Even over het kamperen. Wanneer we in een natuurgebied slapen, lijken onze oren zich in te stellen op de geluiden van de dieren. Normaal slaap ik de hele nacht door, nu hoor ik (denk ik) elk geluid. Die nacht hadden we er heel veel gehoord; nijlpaarden, olifanten, bavianen en zelfs leeuwen en een luipaard. Deze laatste twee hoorden we ‘s ochtends nog en beide niet te ver weg. Opgewonden als we waren, vertrokken we zonder ontbijt om deze dieren te vinden. Dat ontbijt komt later wel! Hoewel we onsuccesvol waren, was het een toch een mooie rit door een prachtig waterrijk gebied. ‘S Middags kwamen we eindelijk bij het boekingskantoor en kregen we te horen dat we de nacht die we gemist hadden, gratis en voor niets nog konden blijven! Superlief van ze! We hadden hier ook een boeking gemaakt om die middag met een mokoro mee te gaan.

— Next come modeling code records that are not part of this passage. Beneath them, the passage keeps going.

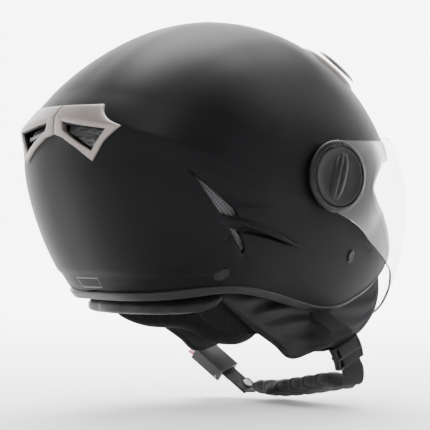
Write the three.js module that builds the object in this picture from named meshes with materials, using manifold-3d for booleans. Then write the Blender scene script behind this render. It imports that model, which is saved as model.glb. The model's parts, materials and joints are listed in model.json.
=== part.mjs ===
// Open face motorcycle helmet, in millimetres.
// +Z is up, the wearer faces -Y and the wearer's right hand is on -X.
// The origin is on the mirror plane, straight below the crown, level with the visor pivots.
import * as THREE from "three";
import { mergeVertices } from "three/addons/utils/BufferGeometryUtils.js";
import Module from "manifold-3d";

const wasm = await Module();
wasm.setup();

// ---- Driving dimensions ----
// The size that the outline curves below are drawn at, and the size that is built.
const FORM_SIZE = { width: 248, length: 299, height: 236 };
const SHELL_WIDTH = 248;
const SHELL_LENGTH = 299;
const SHELL_HEIGHT = 236;
const SHELL_WALL = 4;
const FOAM_WALL = 30;
const CROWN_LINER_WALL = 8;
const CHEEK_PAD_WALL = 16;
const PASSAGE = {
  half: 58 * SHELL_WIDTH / FORM_SIZE.width,
  rear: 86 * SHELL_LENGTH / FORM_SIZE.length,
  bend: 10,
  top: -20,
};
const GAP = 0.4;

const BEADING_WIDTH = 6;
const BEADING_PROUD = 0.6;
const BEADING_DEPTH = 4;
const ROLL_WALL = 22;
const APRON_WALL = 8;
const APRON_INSET = 69;

const VISOR_WALL = 2;
const VISOR_CLEARANCE = 2;
const PIVOT = { y: -33, z: -5 };
const EAR_RADIUS = 31.5;
const EAR_POCKET_RADIUS = 29.7;
const BASE_RADIUS = 24;
const HUB_RADIUS = 13.6;
const KNOB_RADIUS = 25;
const RING_RADIUS = 29.5;
const RING_HEIGHT = 2.4;
const GRIP_HEIGHT = 2.6;
const SCREW_RADIUS = 2.2;
const SCREW_HEAD_RADIUS = 4.5;
const NUT_RADIUS = 5.5;
const NUT_HEIGHT = 4;
const NUT_SINK = 1.8;

const VENT_FRAME_PROUD = 1.6;
const VENT_FRAME_RIDGE = 5;
const MESH_WALL = 1.4;
const VENT_LENGTH = 46;
const VENT_WIDTH = 24;
const VENT_PROUD = 3.4;
const SLIDER_LENGTH = 22;
const SLIDER_WIDTH = 13;
const SLIDER_HEIGHT = 2.2;
const FIN_PROUD = 2.2;

const WEBBING_WIDTH = 22;
const WEBBING_WALL = 1.8;
const STRAP_SINK = 2.6;
const STRAP_SWERVE = 11.6;
const PAD_WIDTH = 38;
const PAD_WALL = 13;
const ADJUSTER_LENGTH = 20;
const TONGUE_LENGTH = 36;
const TONGUE_WIDTH = 16;
const TONGUE_WALL = 2.2;
const HOUSING_LENGTH = 32;
const HOUSING_WIDTH = 25;
const PIN_RADIUS = 1;
const PIN_AT = 30;
const PIN_OUT = 4.8;
const HOUSING_START = 26;
const HOUSING_TOP = 6.6;
const TEETH = 6;
const TOOTH_PITCH = 2.5;
const TOOTH_HEIGHT = 0.8;
const LEVER_WIDTH = 15;
const BARREL_RADIUS = 2;
const SPRING_WIDTH = 2.5;
const PAWL_AT = 37;
const TAB_LENGTH = 7;
const ADJUSTER_DROP = 18;
const ADJUSTER_WALL = 7;
const ADJUSTER_PLAY = 0.75;

// ---- Form of the shell ----
// Distances from the origin to the skin, every 20 degrees: over the top in the mirror plane from below
// the chin to below the nape, and up one flank from straight down.
const FORM_STEP = 20;
const PROFILE_START = -70;
const PROFILE = [200, 193, 180, 163, 146, 136, 131, 126, 124, 124, 127, 138, 158, 146, 145, 153, 168];
const FLANK_START = -90;
const FLANK = [136, 138, 137, 131, 124, 124, 120, 118, 123];
const LOWEST_ANGLE = -50;
const SQUARENESS_LOW = 2.5;
const SQUARENESS_TOP = 2;

const SCALE = new THREE.Vector3(
  SHELL_WIDTH / FORM_SIZE.width,
  SHELL_LENGTH / FORM_SIZE.length,
  SHELL_HEIGHT / FORM_SIZE.height,
);

const degrees = THREE.MathUtils.radToDeg;
const radians = THREE.MathUtils.degToRad;

// Uniform cubic B-spline through control values spaced FORM_STEP degrees apart.
function spline(values, start, angle) {
  const t = (angle - start) / FORM_STEP;
  const i = THREE.MathUtils.clamp(Math.floor(t), 1, values.length - 3);
  const f = t - i;
  const weights = [(1 - f) ** 3, 3 * f ** 3 - 6 * f ** 2 + 4, -3 * f ** 3 + 3 * f ** 2 + 3 * f + 1, f ** 3];
  return weights.reduce((sum, w, k) => sum + w * values[i - 1 + k], 0) / 6;
}

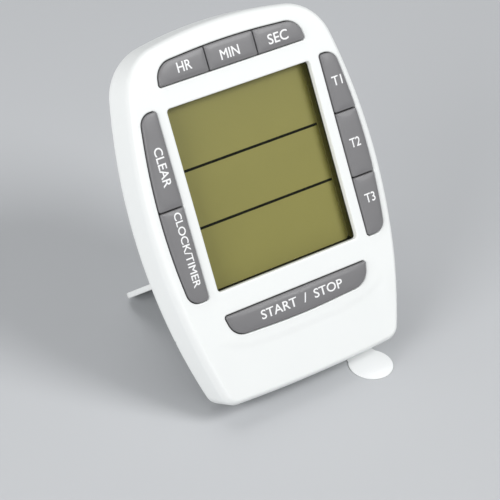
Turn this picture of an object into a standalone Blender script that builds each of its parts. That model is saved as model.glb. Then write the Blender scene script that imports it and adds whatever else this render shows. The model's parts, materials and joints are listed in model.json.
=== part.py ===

Dit is een kleine, traditionele boot die al honderden jaren door de lokale bevolking wordt gebruikt om te vissen. Stel je de boten in Venetië voor, maar dan een formaatje kleiner. En ze hebben zelfs een gondelier!

Omdat we wat tijd over hadden voordat de mokoro zou vertrekken, dachten we dat we de vertrekplek maar vast moesten gaan zoeken om daar ergens een bosje op te zoeken en te chillen. Dus, we kwamen vroeg aan en werden begroet door de manager van een kamp die ook, zogenaamd, een getrainde gids was… Wij hadden dus in ons hoofd om rustig lunch te maken en een beetje te ontspannen, maar deze gast kwam bij ons zitten… Dit was echt mega ongemakkelijk. En vervolgens werden we omringd door olifanten (zie vorig blog), dit was echt mega leuk! Maar ja, zo welopgevoed als wij zijn, hebben we dus maar met die vent gepraat. Hij praatte veel over zichzelf, en misschien dacht hij dat wij een paar naïeve, goedgelovige toeristen waren, want hij probeerde ons ervan te overtuigen dat olifanten maximaal 15 jaar oud worden. 15? We hebben twee keer gecontroleerd of we het goed hadden gehoord, misschien zei hij wel 50 … Nee, echt, 15 jaar, soms een beetje ouder… Wat natuurlijk klinkklare onzin is. Olifanten, en ook nijlpaarden, kunnen zo’n 50 jaar oud worden, en olifanten zelfs 60. Ik weet niet of hij zijn leugen besefte, of dat hij gewoon niet beter wist, maar het was duidelijk dat hij geen opgeleide gids was… En hij zou ons meenemen op de mokoro?!? Maar het lot bemoeide zich ermee, net toen we op het punt stonden te vertrekken, arriveerde er een gamevoertuig met veel mensen. Gelukkig voor ons, want het bevatte ook de officiële mokoro-gids. Ook al rook hij een beetje naar alcohol (en de rest van de groep gedroegen zich als krankzinnige dronkaards), hij gedroeg zich niet zo en hij toonde veel kennis en ademde (behalve de alcohol) een gevoel van rust uit. Dat is perfect als je een mokoro-ritje maakt, kan ik je verzekeren.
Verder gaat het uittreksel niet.